__Given instruction__
Determine how many lines contain the string "This". Reply with that figure and nothing else.

__Data excerpt__

----------

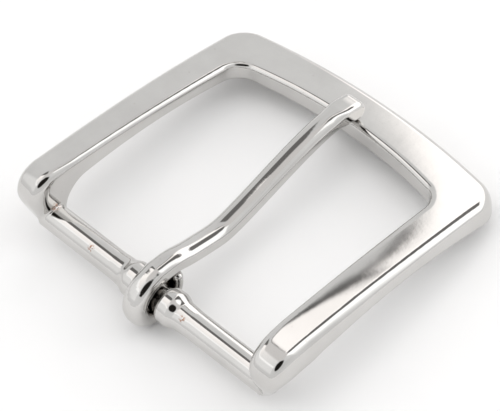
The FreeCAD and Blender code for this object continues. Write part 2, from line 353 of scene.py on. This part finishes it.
def nickel(name, shift, stains):
    """Bright nickel plating: faint cloudiness, fine polishing waves, a few dull specks, and
    painted shade that darkens the colour in crevices and gaps between parts.
    """
    material, tree, shader = new_material(name)
    coords = tree.nodes.new("ShaderNodeTexCoord")
    place = tree.nodes.new("ShaderNodeMapping")
    place.inputs["Location"].default_value = shift
    tree.links.new(coords.outputs["Object"], place.inputs["Vector"])
    shader.inputs["Metallic"].default_value = 1.0

    cloud = tree.nodes.new("ShaderNodeTexNoise")
    cloud.inputs["Scale"].default_value = 160.0
    cloud.inputs["Detail"].default_value = 6.0
    tree.links.new(place.outputs["Vector"], cloud.inputs["Vector"])
    rough = tree.nodes.new("ShaderNodeMapRange")
    rough.inputs["From Min"].default_value = 0.3
    rough.inputs["From Max"].default_value = 0.75
    rough.inputs["To Min"].default_value = 0.05
    rough.inputs["To Max"].default_value = 0.10
    tree.links.new(cloud.outputs["Fac"], rough.inputs["Value"])
    tree.links.new(rough.outputs["Result"], shader.inputs["Roughness"])

    tint = tree.nodes.new("ShaderNodeValToRGB")
    tint.color_ramp.elements[0].position = 0.30
    tint.color_ramp.elements[0].color = (0.585, 0.575, 0.56, 1)
    tint.color_ramp.elements[1].position = 0.62
    tint.color_ramp.elements[1].color = (0.63, 0.62, 0.605, 1)
    tree.links.new(cloud.outputs["Fac"], tint.inputs["Fac"])

    speck = tree.nodes.new("ShaderNodeTexVoronoi")
    speck.inputs["Scale"].default_value = 420.0
    tree.links.new(place.outputs["Vector"], speck.inputs["Vector"])
    spot = tree.nodes.new("ShaderNodeMapRange")
    spot.inputs["From Min"].default_value = 0.03
    spot.inputs["From Max"].default_value = 0.07
    spot.inputs["To Min"].default_value = 0.35
    spot.inputs["To Max"].default_value = 0.0
    tree.links.new(speck.outputs["Distance"], spot.inputs["Value"])
    spotted = tree.nodes.new("ShaderNodeMix")
    spotted.data_type = "RGBA"
    tree.links.new(spot.outputs["Result"], spotted.inputs["Factor"])
    tree.links.new(tint.outputs["Color"], spotted.inputs["A"])
    spotted.inputs["B"].default_value = (0.45, 0.41, 0.39, 1)
    metal = spotted.outputs["Result"]
    blotch = tree.nodes.new("ShaderNodeTexNoise")
    blotch.inputs["Scale"].default_value = 2600.0
    tree.links.new(place.outputs["Vector"], blotch.inputs["Vector"])
    for where, reach in stains:
        amount = stain(tree, where, reach, blotch.outputs["Fac"])
        metal = mixed(tree, amount, metal, (0.36, 0.22, 0.16, 1))
    # Painted shade: where ambient occlusion finds crevices and the gaps between parts, the colour
    # is mixed towards near-black to stand in for the shade that falls there.
    crevice = tree.nodes.new("ShaderNodeAmbientOcclusion")
    crevice.samples = 8
    crevice.inputs["Distance"].default_value = 0.0016
    open_air = tree.nodes.new("ShaderNodeMapRange")
    open_air.inputs["From Min"].default_value = 0.12
    open_air.inputs["From Max"].default_value = 0.50
    tree.links.new(crevice.outputs["AO"], open_air.inputs["Value"])
    painted_crevice_shade = tree.nodes.new("ShaderNodeMix")
    painted_crevice_shade.data_type = "RGBA"
    tree.links.new(open_air.outputs["Result"], painted_crevice_shade.inputs["Factor"])
    painted_crevice_shade.inputs["A"].default_value = (0.10, 0.085, 0.07, 1)
    tree.links.new(metal, painted_crevice_shade.inputs["B"])
    tree.links.new(painted_crevice_shade.outputs["Result"], shader.inputs["Base Color"])

    wave = tree.nodes.new("ShaderNodeTexNoise")
    wave.inputs["Scale"].default_value = 900.0
    wave.inputs["Detail"].default_value = 3.0
    tree.links.new(place.outputs["Vector"], wave.inputs["Vector"])
    bump = tree.nodes.new("ShaderNodeBump")
    bump.inputs["Strength"].default_value = 0.05
    bump.inputs["Distance"].default_value = 0.00005
    tree.links.new(wave.outputs["Fac"], bump.inputs["Height"])
    tree.links.new(bump.outputs["Normal"], shader.inputs["Normal"])
    return material


# stained places on the strap bar, in the level frame, each with its reach
STAINS = [((-11.29, -1.26, 1.66), 0.55), ((6.70, -1.30, 1.62), 0.50), ((-20.6, 0.1, 2.2), 1.1)]


def stain(tree, place, reach, cloud):
    """How strongly the metal is stained near a place, from 0 to 1."""
    coords = tree.nodes.new("ShaderNodeTexCoord")
    away = tree.nodes.new("ShaderNodeVectorMath")
    away.operation = "DISTANCE"
    tree.links.new(coords.outputs["Object"], away.inputs[0])
    away.inputs[1].default_value = tipped(Vector(place) * MM)
    near = spread(tree, away.outputs["Value"], reach * 1.3 * MM, reach * 0.4 * MM)
    return math_node(tree, "MULTIPLY", near, spread(tree, cloud, 0.42, 0.58), clamp=True)


# view of the buckle, in the level frame: where the camera stands and how it is turned
VIEW_AZIMUTH = 46.7538
VIEW_HEIGHT = 48.7327
VIEW_ROLL = -2.7517
VIEW_DISTANCE = 304.855
VIEW_TARGET = (0.0, 20.0, 0.0)
VIEW_OFFSET = (1.2012, -1.0474)
LENS = 157.15
SENSOR = 36.0


def tipped(v):
    return Matrix.Rotation(-LIE, 3, "X") @ Vector(v)


def make_camera():
    az, el, roll = (math.radians(v) for v in (VIEW_AZIMUTH, VIEW_HEIGHT, VIEW_ROLL))
    back = Vector((math.sin(az) * math.cos(el), -math.cos(az) * math.cos(el), math.sin(el)))
    level = Vector((math.cos(az), math.sin(az), 0))
    upright = back.cross(level)
    right = math.cos(roll) * level + math.sin(roll) * upright
    up = -math.sin(roll) * level + math.cos(roll) * upright
    place = (Vector(VIEW_TARGET) - VIEW_OFFSET[0] * right - VIEW_OFFSET[1] * up
             + VIEW_DISTANCE * back) * MM
    axes = Matrix((tipped(right), tipped(up), tipped(back))).transposed()
    data = bpy.data.cameras.new("view")
    data.sensor_width = SENSOR
    data.lens = LENS
    data.clip_start = 0.01
    camera = bpy.data.objects.new("view", data)
    camera.matrix_world = Matrix.Translation(tipped(place)) @ axes.to_4x4()
    bpy.context.scene.collection.objects.link(camera)
    bpy.context.scene.camera = camera
    return tipped(back)


def stage_floor(height):
    mesh = bpy.data.meshes.new("floor")
    size = 4.0
    mesh.from_pydata([(-size, -size, height), (size, -size, height), (size, size, height),
                      (-size, size, height)], [], [(0, 1, 2, 3)])
    floor = bpy.data.objects.new("floor", mesh)
    bpy.context.scene.collection.objects.link(floor)
    material, tree, shader = new_material("paper")
    shader.inputs["Roughness"].default_value = 0.95
    grain = tree.nodes.new("ShaderNodeTexNoise")
    grain.inputs["Scale"].default_value = 900.0
    ramp = tree.nodes.new("ShaderNodeValToRGB")
    ramp.color_ramp.elements[0].color = (0.93, 0.93, 0.93, 1)
    ramp.color_ramp.elements[1].color = (0.96, 0.96, 0.96, 1)
    tree.links.new(grain.outputs["Fac"], ramp.inputs["Fac"])
    tree.links.new(ramp.outputs["Color"], shader.inputs["Base Color"])
    mesh.materials.append(material)


# Light round the buckle by compass direction in the level frame: degrees from +Y towards +X,
# and the brightness and warmth there, high up, midway and low. This isn't an even studio: the
# panels and the narrow dark lines were placed so that the seams and streaks in the plating
# fall where they are seen from make_camera's side. Other sides see them elsewhere.
HIGH_LIGHT = [
    (-180, 1.1, 0), (-140, 1.35, 1), (-97, 1.6, 1), (-93, 0.20, 1), (-66, 0.20, 1), (-62, 0.86, 0),
    (-34.2, 0.87, 0), (-33.5, 0.08, 1), (-30.6, 0.08, 1), (-29.3, 1.5, 1), (-21, 1.8, 1),
    (-18, 0.20, 1), (14, 0.22, 1), (19, 1.7, 0), (48, 1.8, 0), (60, 1.0, 0), (100, 0.9, 0),
    (180, 1.05, 0),
]
MIDDLE_LIGHT = [
    (-180, 1.5, 0), (-118, 1.45, 0), (-104, 0.86, 0), (-32.7, 0.87, 0), (-32.4, 0.15, 1),
    (-31.6, 0.15, 1), (-31.2, 1.65, 1), (-21, 1.95, 1), (-18, 0.22, 1), (16, 0.24, 1),
    (20, 1.8, 0), (48, 1.8, 0), (60, 1.0, 0), (100, 0.9, 0), (180, 1.05, 0),
]
LOW_LIGHT = [
    (-180, 1.15, 0), (-112, 1.10, 0), (-104, 0.86, 0), (-33.0, 0.92, 0), (-30.5, 1.90, 1),
    (48, 1.8, 0), (60, 0.9, 0), (100, 0.8, 0), (180, 0.95, 0),
]


def math_node(tree, operation, first, second=None, clamp=False):
    node = tree.nodes.new("ShaderNodeMath")
    node.operation = operation
    node.use_clamp = clamp
    for place, value in enumerate((first, second)):
        if value is None:
            continue
        if isinstance(value, (int, float)):
            node.inputs[place].default_value = value
        else:
            tree.links.new(value, node.inputs[place])
    return node.outputs[0]


def spread(tree, value, start, end):
    node = tree.nodes.new("ShaderNodeMapRange")
    node.interpolation_type = "SMOOTHSTEP"
    node.inputs["From Min"].default_value = start
    node.inputs["From Max"].default_value = end
    tree.links.new(value, node.inputs["Value"])
    return node.outputs["Result"]


def mixed(tree, factor, first, second):
    node = tree.nodes.new("ShaderNodeMix")
    node.data_type = "RGBA"
    tree.links.new(factor, node.inputs["Factor"])
    for name, value in (("A", first), ("B", second)):
        if isinstance(value, tuple):
            node.inputs[name].default_value = value
        else:
            tree.links.new(value, node.inputs[name])
    return node.outputs["Result"]


def compass_ramp(tree, turn, stations):
    ramp = tree.nodes.new("ShaderNodeValToRGB")
    tree.links.new(turn, ramp.inputs["Fac"])
    stops = ramp.color_ramp.elements
    while len(stops) < len(stations):
        stops.new(0.5)
    for stop, (angle, light, warm) in zip(stops, stations):
        stop.position = (angle + 180) / 360
        stop.color = (light, light * (1 - 0.03 * warm), light * (1 - 0.045 * warm), 1)
    return ramp.outputs["Color"]


def soft_world(toward_camera):
    """Placed light: the three rings above, white overhead, and a dark disc at the camera.

    The disc stands still, so from behind the buckle its whole top mirrors it and looks black.
    """
    world = bpy.data.worlds.new("studio")
    bpy.context.scene.world = world
    world.use_nodes = True
    tree = world.node_tree
    back = tree.nodes["Background"]
    coords = tree.nodes.new("ShaderNodeTexCoord")
    level = tree.nodes.new("ShaderNodeVectorRotate")
    level.rotation_type = "X_AXIS"
    level.inputs["Angle"].default_value = LIE
    tree.links.new(coords.outputs["Generated"], level.inputs["Vector"])
    parts = tree.nodes.new("ShaderNodeSeparateXYZ")
    tree.links.new(level.outputs["Vector"], parts.inputs["Vector"])
    compass = math_node(tree, "ARCTAN2", parts.outputs["X"], parts.outputs["Y"])
    turn = math_node(tree, "ADD", math_node(tree, "DIVIDE", compass, 2 * math.pi), 0.5)
    height = parts.outputs["Z"]
    sky = mixed(tree, spread(tree, height, 0.62, 0.66), compass_ramp(tree, turn, LOW_LIGHT),
                compass_ramp(tree, turn, MIDDLE_LIGHT))
    sky = mixed(tree, spread(tree, height, 0.72, 0.75), sky, compass_ramp(tree, turn, HIGH_LIGHT))
    sky = mixed(tree, spread(tree, height, 0.93, 0.97), sky, (0.9, 0.88, 0.87, 1))
    sky = mixed(tree, spread(tree, height, 0.30, 0.10), sky, (0.90, 0.90, 0.90, 1))
    facing = tree.nodes.new("ShaderNodeVectorMath")
    facing.operation = "DOT_PRODUCT"
    tree.links.new(coords.outputs["Generated"], facing.inputs[0])
    facing.inputs[1].default_value = toward_camera
    disc = spread(tree, facing.outputs["Value"], 0.895, 0.935)
    sky = mixed(tree, disc, sky, (0.02, 0.018, 0.016, 1))
    tree.links.new(sky, back.inputs["Color"])


def top_lamp():
    """Large even lamp from above that lights the floor and isn't mirrored in the plating."""
    data = bpy.data.lights.new("overhead", "SUN")
    data.energy = 0.6
    data.angle = math.radians(60)
    lamp = bpy.data.objects.new("overhead", data)
    lamp.rotation_euler = (math.radians(5), math.radians(4), 0)
    lamp.visible_glossy = False
    bpy.context.scene.collection.objects.link(lamp)


plated_frame = nickel("frame_nickel", (0.0, 0.0, 0.0), STAINS)
plated_prong = nickel("prong_nickel", (0.3, 0.1, 0.2), [])
solid_piece("casting", casting_field, (-26.3, -3.6, -3.3), (26.3, 46.0, 8.9), 0.16,
            "frame", ["frame"], plated_frame)
solid_piece("prong_bar", prong_field, (-2.1, -5.7, -4.7), (2.1, 40.9, 9.4), 0.11,
            "prong", ["prong"], plated_prong)
toward_camera = make_camera()
stage_floor(min(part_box("frame")[0].z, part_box("prong")[0].z))
soft_world(toward_camera)
top_lamp()
bpy.context.scene.view_settings.view_transform = "Standard"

----------

__Full solution__
2